Please provide complete information as applicable to your setup.
• Hardware Platform (Jetson / GPU)
• DeepStream Version
• JetPack Version (valid for Jetson only)
• TensorRT Version
• NVIDIA GPU Driver Version (valid for GPU only)
• Issue Type( questions, new requirements, bugs)
• How to reproduce the issue ? (This is for bugs. Including which sample app is using, the configuration files content, the command line used and other details for reproducing)
• Requirement details( This is for new requirement. Including the module name-for which plugin or for which sample application, the function description)
• The pipeline being used

Thank you, I will try this out!

The model I will be using, is trained and optimized for a certain content, in our training pipeline, we’re cropping the images, such as to only have the ROI processed in the network.

The various cameras, are set in different locations and will need to be cropped differently.
And finally, the model (in TF2, which is converted to ONNX) has as certain input-size expectation, thus we resize/rescale the ROI to this expected H/W.

I am unclear, how deepstream deals with ROI and resizing, could you clear me up?

Am I assuming correctly, that ROI in this DeepStream/Jetson context, refers to the actual cropping/resizing mechanism?


Please provide complete information as applicable to your setup.
• Hardware Platform (Jetson / GPU): Jetson Xavier AGX
• DeepStream Version: 6.3 (*edit)
• JetPack Version (valid for Jetson only): JetPack 5.1.2 (*edit)
• Issue Type( questions, new requirements, bugs): Questions, maybe new requirements
• Requirement details( This is for new requirement. Including the module name-for which plugin or for which sample application, the function description): Crop and resize input sources indenpendently to a common final size (H/W)

During inference, only the ROI of the preprocess is detected, not croping or resizing.
You can read the above document for details.

By the way, DS-6.2 only runs on Jetpack 5.1 GA.


Yes, totally, it’s DS-6.3 was a typo on my part, JetPack I’m not 100% sure, I checked $ cat /etc/nv_tegra_releaseand I get # R35 Revision 4.1- which I suppose is JetPack 5.1.2?

I will correct my initial entry!

I will read it again and come back to you, can I use this plugin with Python API only, or will I need to write a custom C++/CU myself ?


sudo apt-cache show nvidia-jetpack | grep "Version"

Yes, You can use preprocess in python like other plugins.
You can refer to the example of deepstream-preprocess-test

Hi again,

>Version: 5.1.2-b104

So I had time to try the ROI options with the sample video, and as I understand, we supply the ROI and only what’s inside will be processed, right?
Can you share an insight how the model receives those ROIs?
Is the ROI cropped and resized and sent to the model, or is the whole image processed and detections outside of ROI are just ignored ?

More specifically, for my use-case, let’s say I record images at 680x420 resolution.
I preprocess those images by cropping only the left part resulting in a cropped image of resolution 200x420.
I train my network on a detection / anomaly detection task on this cropped part using TensorFlow or pyTorch.
I then convert my model to ONNX for the Jetson/DeepStream deployement.

For the live-inference part, can I use the full 680x420 resolution image, and just provide the DeepStream an (nvdspreprocess) preprocess ROI of roi-params-src-0=0;0;200;420

Would this work with the aforementioned model?
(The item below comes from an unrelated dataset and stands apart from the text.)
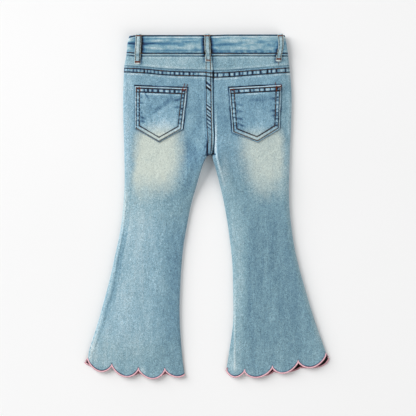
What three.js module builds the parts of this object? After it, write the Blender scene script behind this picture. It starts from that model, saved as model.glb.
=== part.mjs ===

Am I missing something?

Further, if I add let’s say a second camera, and roi-params-src-1=0;0;400;200 Will the network still accept this ROI as input?
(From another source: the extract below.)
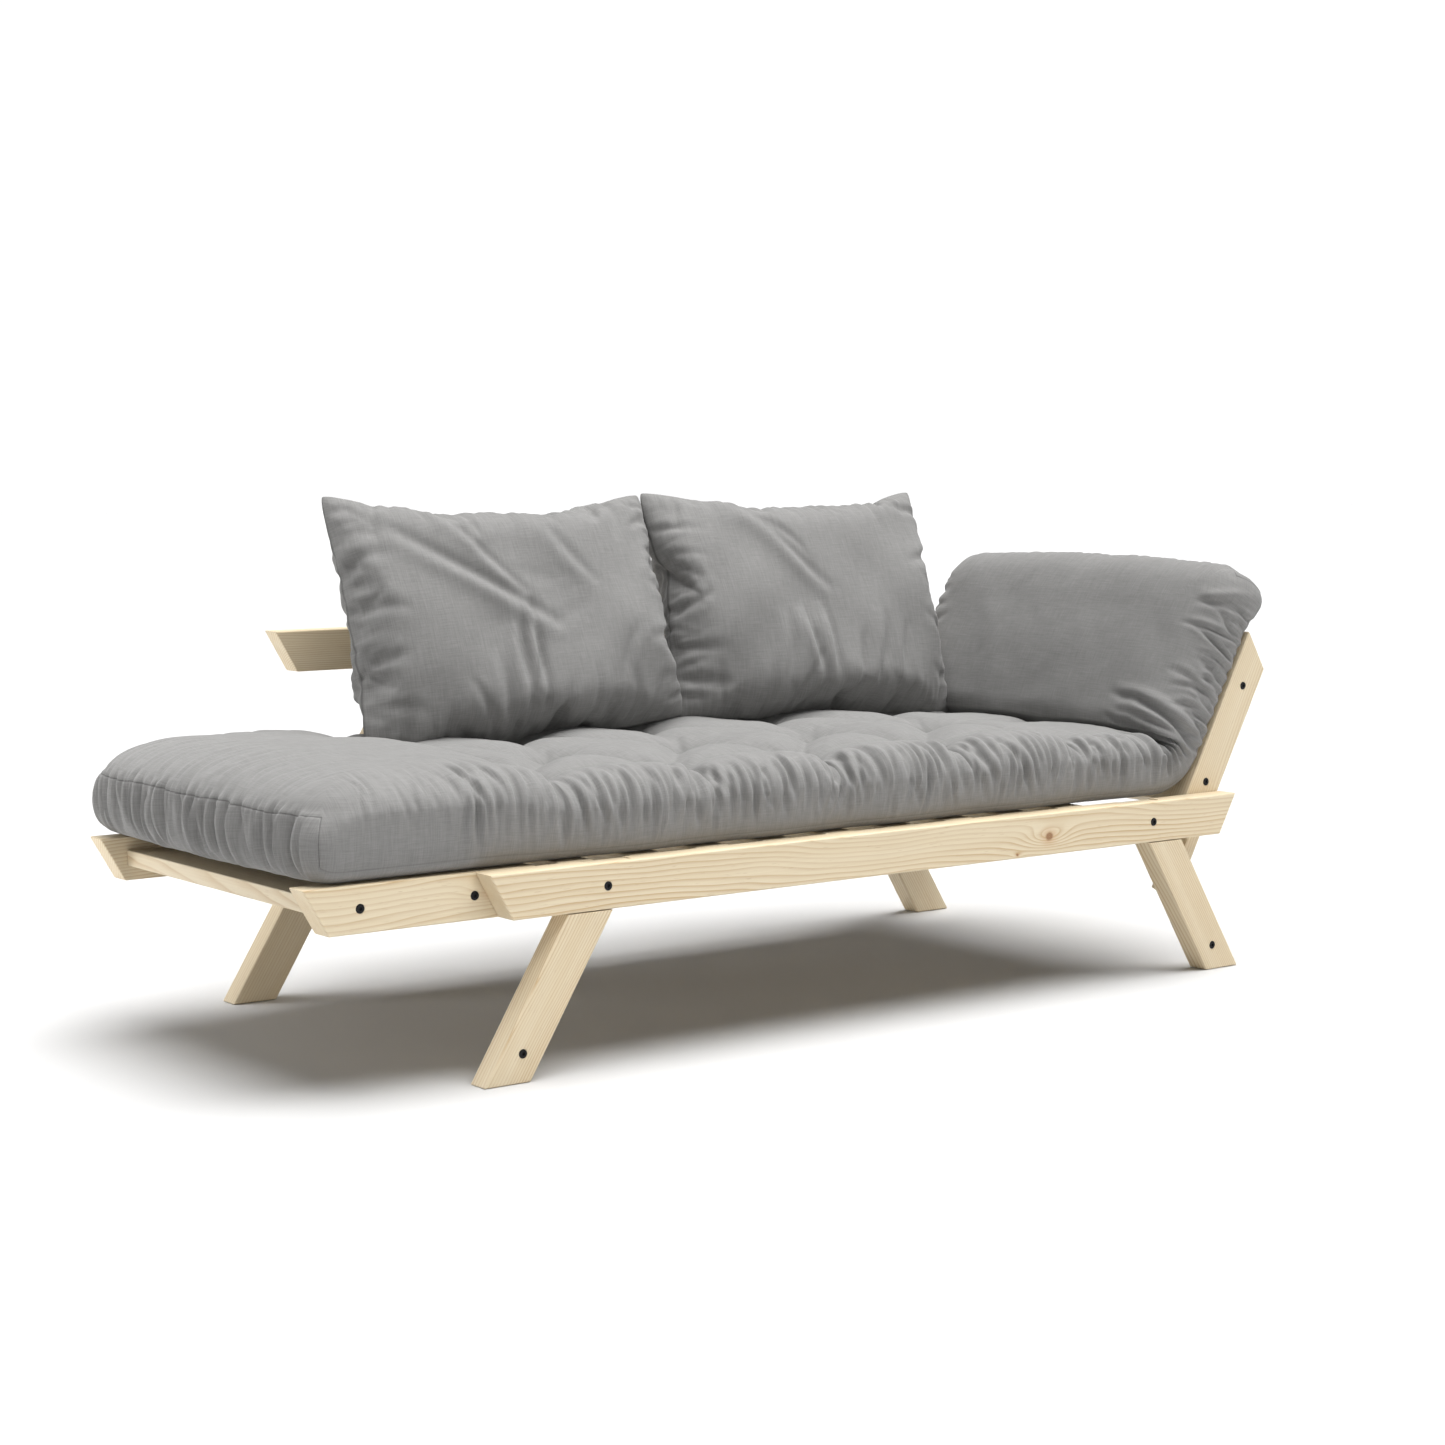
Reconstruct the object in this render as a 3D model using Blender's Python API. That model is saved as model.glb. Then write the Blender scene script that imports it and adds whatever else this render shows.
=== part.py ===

I hope this helps clarify my question a little.

I’m not in the process of integrating my custom model, so I can’t test it right away, but it would be helpful to know if I need to change something already.

Thank you very much!


I guess your model input size is 200x420? This has nothing to do with ROI and can be adjusted through infer-dims property of nvinfer without additional scaling.
nvinfer will handle it all.

gst-nvinfer is open source, Documentation and code can be referenced

Yes, you are right.

If you need to specify roi for different sources, you can add group-* entries in the preprocess configuration file.
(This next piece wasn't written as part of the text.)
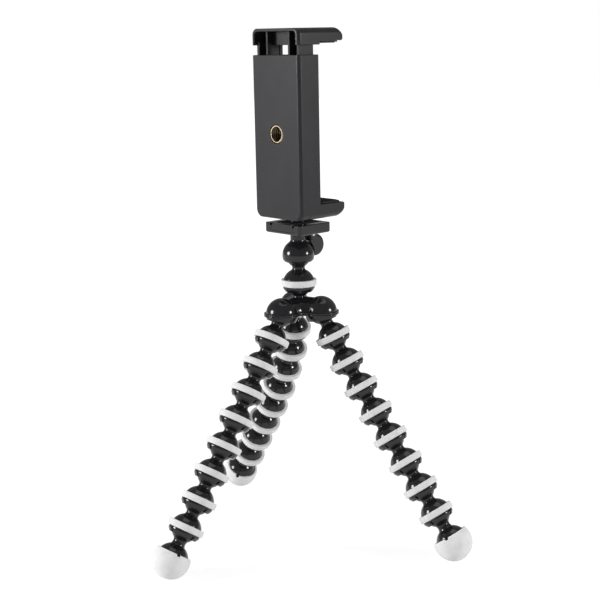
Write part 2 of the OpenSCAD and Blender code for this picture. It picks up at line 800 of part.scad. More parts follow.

gst-nvdspreprocess is open sources.
There are configuration files in the directory for reference.

Could you maybe help me / show me how to connect the nvvideoconvert to the uridecodebin?
Do I need to add / link them to the ghost pad?

I tried looking at rtsp-in-out example and at imagadata_multistream for support, but I’m unsure what I’m doing wrong.

Thank you!

There is no update from you for a period, assuming this is not an issue anymore. Hence we are closing this topic. If need further support, please open a new one. Thanks

The ghost pad is necessary, so your approach is completely correct.

This topic was automatically closed 14 days after the last reply. New replies are no longer allowed.